As the Internet becomes more popular, a large number of documents are published via Web sites. XML is a standardized format designed for representing structured data to Web applications. Thus, transformation of documents in XML format becomes an important issue to integrate multiple and frequently updated Web sites. Currently, XSLT and XQuery are two common ways to describe how to transform the XML documents to HTML format for representation. However, developing XSLT or XQuery is a time-consuming task.
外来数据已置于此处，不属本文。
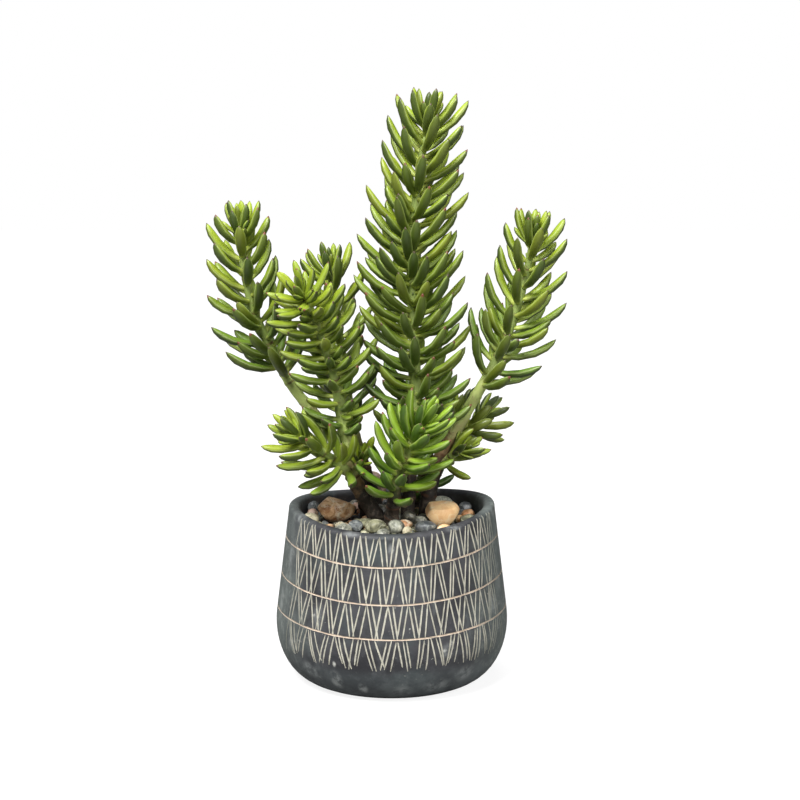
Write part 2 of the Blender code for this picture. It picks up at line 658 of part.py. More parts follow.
def spread_stones():
    """The placed stones, then free ones pushed apart until none crosses another, the wall or a root"""
    draw = random.Random(STONE_SEED)
    stones = [tuple(size / 1000 for size in stone[:5]) + stone[5:] for stone in PLACED_STONES]
    fixed = [(x, y, max(length, depth)) for x, y, length, depth, *rest in stones]
    fixed += low_stems()
    free = []
    for number in range(FREE_STONES):
        angle = math.radians(GOLDEN_TURN * number)
        reach = (STONE_WALL - STONE_MARGIN) * math.sqrt((number + 0.5) / FREE_STONES)
        radius = draw.uniform(*FREE_SIZE) / 1000
        free.append([reach * math.cos(angle), reach * math.sin(angle), radius])
    for _ in range(STONE_ROUNDS):
        for one in free:
            for x, y, radius in fixed + [tuple(other) for other in free if other is not one]:
                away = Vector((one[0] - x, one[1] - y))
                short = one[2] + radius + GAP - away.length
                if short > 0:
                    push = away.normalized() * short * STONE_PUSH
                    one[0] += push.x
                    one[1] += push.y
            reach = math.hypot(one[0], one[1])
            if reach > STONE_WALL - one[2]:
                scale = (STONE_WALL - one[2]) / reach
                one[0] *= scale
                one[1] *= scale
    for number, (x, y, radius) in enumerate(free):
        others = fixed + [tuple(other) for other in free[:number]]
        if all(math.hypot(x - a, y - b) >= radius + r + GAP / 2 for a, b, r in others):
            shape = (radius, radius * draw.uniform(0.8, 1.0), radius * draw.uniform(0.6, 0.8))
            colour = FREE_COLOURS[number % len(FREE_COLOURS)]
            stones.append((x, y, *shape, draw.uniform(0, 180), colour))
    return stones


def build_stone(name, number, stone):
    """A water-worn pebble, slightly uneven, on a small flat underside"""
    x, y, length, depth, height, turn, colour = stone
    sides, levels = (8, 5) if length * 1000 > BIG_STONE else (6, 3)
    draw = random.Random(STONE_SEED * 100 + number)
    phases = [draw.uniform(0, math.tau) for _ in range(3)]
    spin = math.radians(turn)
    middle = SOIL_TOP + GAP - STONE_FLAT * height

    def skin(around, over):
        bump = math.sin(2 * around + phases[0]) * math.sin(over) + math.sin(3 * around + phases[1])
        size = 1 - STONE_ROUGH + STONE_ROUGH * 0.5 * (bump * math.sin(over))
        a = length * size * math.cos(around) * math.sin(over)
        b = depth * size * math.sin(around) * math.sin(over)
        c = height * max(STONE_FLAT, -math.cos(over))
        return (x + a * math.cos(spin) - b * math.sin(spin), y + a * math.sin(spin) + b * math.cos(spin),
                middle + c)

    rings = []
    for level in range(1, levels + 1):
        over = math.pi * level / (levels + 1)
        rings.append([skin(math.tau * side / sides, over) for side in range(sides)])
    corners, faces = stacked_rings(rings, skin(0, 0), skin(0, math.pi))
    return add_object(name, corners, faces, material(name, STONE_COLOURS[colour], 0.6))


def clear_scene():
    for made in list(bpy.data.objects):
        bpy.data.objects.remove(made)


def main():
    clear_scene()
    rooted = [shoot for shoot in SHOOTS if shoot["root"]]
    roots = [(*(size / 1000 for size in shoot["root"]), shoot["radius"][0] / 1000) for shoot in rooted]
    build_pot()
    build_soil(roots)
    stones = spread_stones()
    for number, stone in enumerate(stones, start=1):
        build_stone(f"stone_{number:02d}", number, stone)
    build_plants(stones)


main()
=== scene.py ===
# %% [markdown]
# # A potted finger cactus
# A round pot of charcoal stoneware holds dark soil, loose pebbles and seven jointed plants with fat,
# finger-like leaves. The construction is already packed: this scene loads it as a fixed frame and
# gives each piece its finer form and its finish.

# %% Load the frame
import bisect
import json
import math
import random

import bmesh
import bpy
import numpy as np
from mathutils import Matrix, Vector, kdtree

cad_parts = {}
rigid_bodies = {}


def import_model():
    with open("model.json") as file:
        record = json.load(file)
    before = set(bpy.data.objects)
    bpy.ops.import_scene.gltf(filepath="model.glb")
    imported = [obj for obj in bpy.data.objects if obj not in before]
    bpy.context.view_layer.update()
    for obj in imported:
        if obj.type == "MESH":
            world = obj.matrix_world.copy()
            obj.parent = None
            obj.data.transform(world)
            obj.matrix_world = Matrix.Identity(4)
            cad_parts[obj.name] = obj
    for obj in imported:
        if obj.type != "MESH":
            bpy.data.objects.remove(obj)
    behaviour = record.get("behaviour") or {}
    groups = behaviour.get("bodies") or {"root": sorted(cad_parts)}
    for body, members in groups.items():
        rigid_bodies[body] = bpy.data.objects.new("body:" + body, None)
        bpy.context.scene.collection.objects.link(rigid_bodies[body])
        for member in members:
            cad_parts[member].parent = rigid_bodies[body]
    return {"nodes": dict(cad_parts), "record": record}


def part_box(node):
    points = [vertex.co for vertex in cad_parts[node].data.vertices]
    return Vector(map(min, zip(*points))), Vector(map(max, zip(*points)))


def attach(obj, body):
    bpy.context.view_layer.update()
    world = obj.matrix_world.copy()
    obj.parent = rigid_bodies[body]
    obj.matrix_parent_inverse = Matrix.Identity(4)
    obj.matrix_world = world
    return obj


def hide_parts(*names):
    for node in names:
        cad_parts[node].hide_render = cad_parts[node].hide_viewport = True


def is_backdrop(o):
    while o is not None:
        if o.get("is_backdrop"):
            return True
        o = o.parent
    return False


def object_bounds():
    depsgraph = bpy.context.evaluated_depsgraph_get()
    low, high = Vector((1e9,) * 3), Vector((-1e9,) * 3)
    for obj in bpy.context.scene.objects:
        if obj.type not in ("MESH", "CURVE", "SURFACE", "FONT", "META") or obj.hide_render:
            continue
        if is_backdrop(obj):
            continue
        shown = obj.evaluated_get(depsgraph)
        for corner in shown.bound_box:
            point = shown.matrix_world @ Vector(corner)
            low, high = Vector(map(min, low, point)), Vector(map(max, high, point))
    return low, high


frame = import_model()
cad_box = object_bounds()
print("the frame has", len(frame["nodes"]), "pieces")


# %% [markdown]
# ## Camera
# The photograph looks slightly down at the plant from a little over a metre away, with a short
# telephoto lens. The lens and the tilt were worked out from the pot, whose rim and foot show how
# much the view looks down.

# %% Camera
CAMERA_PLACE = (0.005, -1.1, 0.371)
CAMERA_DIP = math.atan(0.201 / 1.1)
LENS = 83.8

bpy.ops.object.camera_add(location=CAMERA_PLACE, rotation=(math.pi / 2 - CAMERA_DIP, 0, 0))
camera = bpy.context.object
camera.data.lens = LENS
bpy.context.scene.camera = camera
print("camera tilted down by", round(math.degrees(CAMERA_DIP), 1), "degrees")


# %% [markdown]
# ## Light and floor
# A product photograph is lit by soft lamps in a pale room. One lamp hangs high in front and to the
# left and lights the tops of the leaves, one above does the same for the back, and a weaker one in
# front on the right reaches the pebbles under the leaves. The room and the floor look white, but
# throw little light back, so that the undersides of the leaves and the gaps between them stay dark,
# as they are in the photograph.

# %% Lamps
AIM = Vector((0.0, 0.0, 0.17))


def soft_lamp(name, place, size, power):
    """A square soft lamp that points at the plant"""
    bpy.ops.object.light_add(type="AREA", location=place)
    lamp = bpy.context.object
    lamp.name = name
    lamp.data.size = size
    lamp.data.energy = power
    lamp.rotation_euler = (AIM - Vector(place)).to_track_quat("-Z", "Y").to_euler()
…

In this thesis, a system to generate XQuery script automatically is developed. The proposed system utilizes the existing visual Web data extraction tools to gather the mapping relationship between the source and destination documents to be transformed. By recording and analyzing the mapping relationship, the transformation script such as XQuery can be generated automatically.